**** Material to process ****

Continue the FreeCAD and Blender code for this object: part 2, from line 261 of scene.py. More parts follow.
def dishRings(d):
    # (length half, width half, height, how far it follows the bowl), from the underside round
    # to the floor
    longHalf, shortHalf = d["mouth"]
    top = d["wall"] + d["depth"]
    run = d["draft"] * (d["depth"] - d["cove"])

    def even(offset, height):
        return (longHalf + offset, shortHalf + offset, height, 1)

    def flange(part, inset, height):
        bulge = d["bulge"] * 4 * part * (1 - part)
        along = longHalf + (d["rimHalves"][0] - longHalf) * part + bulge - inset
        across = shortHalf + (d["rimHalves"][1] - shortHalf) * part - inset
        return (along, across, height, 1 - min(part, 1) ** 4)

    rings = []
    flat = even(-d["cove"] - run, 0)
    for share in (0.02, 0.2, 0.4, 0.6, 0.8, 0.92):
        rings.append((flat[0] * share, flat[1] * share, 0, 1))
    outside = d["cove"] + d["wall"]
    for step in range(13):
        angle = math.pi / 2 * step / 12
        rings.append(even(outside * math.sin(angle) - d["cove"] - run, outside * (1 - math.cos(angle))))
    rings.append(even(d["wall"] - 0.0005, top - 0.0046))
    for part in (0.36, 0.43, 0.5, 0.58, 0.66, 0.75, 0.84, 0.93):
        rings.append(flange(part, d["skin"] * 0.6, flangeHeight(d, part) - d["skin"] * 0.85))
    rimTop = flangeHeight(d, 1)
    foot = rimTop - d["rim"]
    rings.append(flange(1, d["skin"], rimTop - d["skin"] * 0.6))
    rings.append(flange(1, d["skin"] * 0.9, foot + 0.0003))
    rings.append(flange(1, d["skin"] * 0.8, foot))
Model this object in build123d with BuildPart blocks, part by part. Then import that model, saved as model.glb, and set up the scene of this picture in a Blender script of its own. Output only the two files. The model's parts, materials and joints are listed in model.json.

****

- **Work instructions**
Lines from the top of the entries through the line with "return (longHalf +" are to be transcribed exactly, and nothing more.

- **Response to this task**
Continue the FreeCAD and Blender code for this object: part 2, from line 261 of scene.py. More parts follow.
def dishRings(d):
    # (length half, width half, height, how far it follows the bowl), from the underside round
    # to the floor
    longHalf, shortHalf = d["mouth"]
    top = d["wall"] + d["depth"]
    run = d["draft"] * (d["depth"] - d["cove"])

    def even(offset, height):
        return (longHalf + offset, shortHalf + offset, height, 1)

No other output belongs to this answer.